例14では、第1領域を含む活物質粒子の全体に亘って添加元素の濃度が均一に保たれている。この例14では、例13とは逆に、第2領域と第1領域との界面にて添加元素の濃度に変化がないためにサイクル特性は極めて良好であったが、活物質粒子の中心部にまで添加元素が抵抗成分として含まれるために、出力IV抵抗の低減効果は殆ど見られなかった。
なお、例15の正極活物質は、出力IV抵抗は例6〜7と同レベルまで低下しているものの、サイクル特性が著しく悪化されてしまった。例15の正極活物質は、活物質粒子の中心まで緩やかに濃度を減少させるために、例えば添加元素を固溶させる手法で製造することが不可能であった。そのため、添加元素を遷移金属と共に共沈させ、その割合を段階的に増やす方法を採用した。しかしながら、かかる製造方法によると添加元素の割合を変更する段階で結晶成長に相違が生じ、結晶界面が形成されてしまう。そしてかかる界面の存在により、サイクル特性が著しく悪化したと考えられた。

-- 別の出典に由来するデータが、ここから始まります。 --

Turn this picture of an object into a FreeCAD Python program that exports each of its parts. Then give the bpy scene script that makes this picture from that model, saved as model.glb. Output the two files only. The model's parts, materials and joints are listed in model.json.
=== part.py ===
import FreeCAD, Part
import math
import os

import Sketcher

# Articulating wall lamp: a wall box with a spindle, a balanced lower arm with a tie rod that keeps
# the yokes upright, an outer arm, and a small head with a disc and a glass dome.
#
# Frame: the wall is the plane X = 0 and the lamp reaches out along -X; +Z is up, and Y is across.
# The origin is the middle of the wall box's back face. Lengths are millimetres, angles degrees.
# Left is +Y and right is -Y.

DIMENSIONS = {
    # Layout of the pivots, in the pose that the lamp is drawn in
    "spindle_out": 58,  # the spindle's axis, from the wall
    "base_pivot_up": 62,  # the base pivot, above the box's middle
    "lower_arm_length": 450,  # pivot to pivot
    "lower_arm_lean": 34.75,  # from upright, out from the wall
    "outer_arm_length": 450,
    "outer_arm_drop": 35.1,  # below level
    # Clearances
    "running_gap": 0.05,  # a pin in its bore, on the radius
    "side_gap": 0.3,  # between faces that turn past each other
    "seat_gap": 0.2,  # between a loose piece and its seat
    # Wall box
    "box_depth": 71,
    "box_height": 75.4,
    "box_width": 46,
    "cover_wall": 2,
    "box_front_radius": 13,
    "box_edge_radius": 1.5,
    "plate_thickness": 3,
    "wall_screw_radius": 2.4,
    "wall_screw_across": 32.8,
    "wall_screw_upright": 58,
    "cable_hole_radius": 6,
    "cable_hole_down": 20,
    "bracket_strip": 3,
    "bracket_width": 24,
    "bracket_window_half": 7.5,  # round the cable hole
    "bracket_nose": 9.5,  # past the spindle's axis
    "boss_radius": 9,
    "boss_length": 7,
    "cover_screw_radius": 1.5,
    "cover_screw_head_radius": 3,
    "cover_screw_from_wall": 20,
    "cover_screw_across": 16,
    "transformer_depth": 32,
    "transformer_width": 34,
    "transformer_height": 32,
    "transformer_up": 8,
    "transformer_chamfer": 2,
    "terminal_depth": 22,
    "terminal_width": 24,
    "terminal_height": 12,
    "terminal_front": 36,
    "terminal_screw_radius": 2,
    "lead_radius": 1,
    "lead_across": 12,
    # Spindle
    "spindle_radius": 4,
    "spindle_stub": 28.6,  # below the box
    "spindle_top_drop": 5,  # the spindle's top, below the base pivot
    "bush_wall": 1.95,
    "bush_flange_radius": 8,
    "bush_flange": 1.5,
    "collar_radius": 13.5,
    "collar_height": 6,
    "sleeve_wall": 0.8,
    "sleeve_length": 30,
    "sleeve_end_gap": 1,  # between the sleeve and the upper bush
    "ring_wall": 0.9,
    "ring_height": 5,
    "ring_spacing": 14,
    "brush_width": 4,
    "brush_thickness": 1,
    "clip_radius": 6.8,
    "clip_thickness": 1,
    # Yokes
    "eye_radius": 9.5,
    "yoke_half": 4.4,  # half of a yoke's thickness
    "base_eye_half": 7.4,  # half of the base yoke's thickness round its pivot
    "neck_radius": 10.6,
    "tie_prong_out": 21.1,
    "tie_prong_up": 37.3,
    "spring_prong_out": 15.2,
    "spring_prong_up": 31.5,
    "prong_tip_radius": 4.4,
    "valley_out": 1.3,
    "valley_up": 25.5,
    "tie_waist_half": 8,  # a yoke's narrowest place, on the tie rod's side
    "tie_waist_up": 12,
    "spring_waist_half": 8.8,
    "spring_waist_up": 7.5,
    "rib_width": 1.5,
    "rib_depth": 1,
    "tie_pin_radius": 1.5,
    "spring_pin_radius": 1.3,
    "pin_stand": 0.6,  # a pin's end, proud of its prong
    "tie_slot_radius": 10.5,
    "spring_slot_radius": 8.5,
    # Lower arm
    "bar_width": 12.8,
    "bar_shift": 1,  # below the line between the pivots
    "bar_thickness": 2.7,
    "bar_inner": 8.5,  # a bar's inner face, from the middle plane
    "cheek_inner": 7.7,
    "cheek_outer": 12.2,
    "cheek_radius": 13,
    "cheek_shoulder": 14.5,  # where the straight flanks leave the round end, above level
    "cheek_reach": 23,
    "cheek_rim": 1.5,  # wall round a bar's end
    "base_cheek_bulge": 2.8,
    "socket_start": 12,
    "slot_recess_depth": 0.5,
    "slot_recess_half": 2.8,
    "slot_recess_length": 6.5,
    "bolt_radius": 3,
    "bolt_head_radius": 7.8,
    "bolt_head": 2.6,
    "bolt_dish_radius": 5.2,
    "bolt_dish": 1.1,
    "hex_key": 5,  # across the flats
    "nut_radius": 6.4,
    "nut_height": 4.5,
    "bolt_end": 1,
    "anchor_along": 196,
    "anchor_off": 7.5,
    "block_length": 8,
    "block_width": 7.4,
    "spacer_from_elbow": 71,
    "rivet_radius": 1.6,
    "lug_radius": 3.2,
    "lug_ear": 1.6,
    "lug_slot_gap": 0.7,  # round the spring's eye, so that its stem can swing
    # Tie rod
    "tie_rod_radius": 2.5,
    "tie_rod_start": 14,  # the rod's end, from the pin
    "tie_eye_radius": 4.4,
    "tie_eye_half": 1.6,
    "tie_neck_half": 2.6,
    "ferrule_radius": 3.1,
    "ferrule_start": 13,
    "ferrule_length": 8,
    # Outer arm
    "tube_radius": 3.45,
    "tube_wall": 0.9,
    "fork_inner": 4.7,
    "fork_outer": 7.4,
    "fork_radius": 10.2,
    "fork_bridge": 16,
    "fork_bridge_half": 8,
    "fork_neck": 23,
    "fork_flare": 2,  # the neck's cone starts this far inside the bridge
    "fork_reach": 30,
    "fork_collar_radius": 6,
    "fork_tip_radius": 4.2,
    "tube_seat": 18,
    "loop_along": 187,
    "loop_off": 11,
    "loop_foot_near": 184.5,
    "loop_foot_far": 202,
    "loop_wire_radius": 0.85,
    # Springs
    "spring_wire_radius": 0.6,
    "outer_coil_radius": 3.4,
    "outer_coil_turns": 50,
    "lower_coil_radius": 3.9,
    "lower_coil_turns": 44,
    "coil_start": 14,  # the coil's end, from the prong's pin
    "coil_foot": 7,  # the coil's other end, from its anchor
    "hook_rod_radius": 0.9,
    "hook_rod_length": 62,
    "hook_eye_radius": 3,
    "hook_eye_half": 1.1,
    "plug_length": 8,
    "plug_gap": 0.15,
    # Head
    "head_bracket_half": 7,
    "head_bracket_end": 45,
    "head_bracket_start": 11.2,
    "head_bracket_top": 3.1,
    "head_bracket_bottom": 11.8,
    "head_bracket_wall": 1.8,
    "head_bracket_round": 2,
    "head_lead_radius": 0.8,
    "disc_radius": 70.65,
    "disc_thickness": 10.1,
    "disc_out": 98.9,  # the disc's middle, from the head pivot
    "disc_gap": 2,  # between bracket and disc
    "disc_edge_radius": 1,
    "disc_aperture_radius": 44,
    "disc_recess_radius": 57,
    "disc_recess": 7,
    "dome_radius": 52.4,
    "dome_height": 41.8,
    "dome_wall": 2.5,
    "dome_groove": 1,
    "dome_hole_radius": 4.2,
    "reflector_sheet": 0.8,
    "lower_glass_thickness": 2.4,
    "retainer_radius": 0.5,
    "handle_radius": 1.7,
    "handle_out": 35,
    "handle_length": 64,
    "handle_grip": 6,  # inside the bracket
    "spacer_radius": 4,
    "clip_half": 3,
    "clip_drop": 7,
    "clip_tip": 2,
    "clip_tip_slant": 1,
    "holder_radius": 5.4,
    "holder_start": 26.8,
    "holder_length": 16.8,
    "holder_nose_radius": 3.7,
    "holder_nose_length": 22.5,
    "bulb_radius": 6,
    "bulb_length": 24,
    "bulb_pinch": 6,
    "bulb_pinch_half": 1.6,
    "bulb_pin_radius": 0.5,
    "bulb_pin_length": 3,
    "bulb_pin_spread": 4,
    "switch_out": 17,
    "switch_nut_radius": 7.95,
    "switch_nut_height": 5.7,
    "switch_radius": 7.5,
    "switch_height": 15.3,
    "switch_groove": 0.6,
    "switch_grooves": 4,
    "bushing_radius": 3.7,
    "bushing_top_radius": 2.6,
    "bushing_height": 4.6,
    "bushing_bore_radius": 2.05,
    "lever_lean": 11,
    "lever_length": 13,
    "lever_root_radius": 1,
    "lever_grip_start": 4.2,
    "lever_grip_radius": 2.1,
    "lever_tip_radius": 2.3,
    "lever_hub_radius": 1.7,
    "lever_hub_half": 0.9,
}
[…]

以上のことから、ここに開示される正極活物質によると、出力IV抵抗が低減されて、入出力特性が大幅に改善できることが確認された。また、かかる良好な入出力を繰り返しの充放電サイクル後も維持することができ、サイクル特性にも優れていることが確認された。以上、本発明の具体例を詳細に説明したが、これらは例示にすぎず、請求の範囲を限定するものではない。請求の範囲に記載の技術には、以上に例示した具体例を様々に変形、変更したものが含まれる。

Claims (2)

  1. 非水電解質二次電池用の正極活物質であって、
    層状結晶構造を有するリチウム遷移金属酸化物からなる活物質粒子を含み、
    前記活物質粒子は、ケイ素(Si)およびゲルマニウム(Ge)のうちの少なくとも1種の添加元素を含むとともに、
    前記活物質粒子の半径方向の中心側の領域であって、前記添加元素を実質的に含まない第1領域と、
    前記第1領域の外側の領域であって、前記添加元素を含む第2領域と、
    から構成されており、
    前記第2領域の厚みは700nm以下であり、
    前記第2領域において、前記添加元素の含有割合は、前記リチウム遷移金属酸化物における遷移金属元素の合計を100質量%としたとき、前記半径方向内側から外側に向かうにつれて、0質量%から5質量%以下の範囲で漸増している、正極活物質。
  2. 前記第2領域は前記層状結晶構造を有し、
    前記添加元素は、当該層状結晶構造において酸素原子と四面体ユニットを構成する位置に固溶している、請求項1に記載の正極活物質。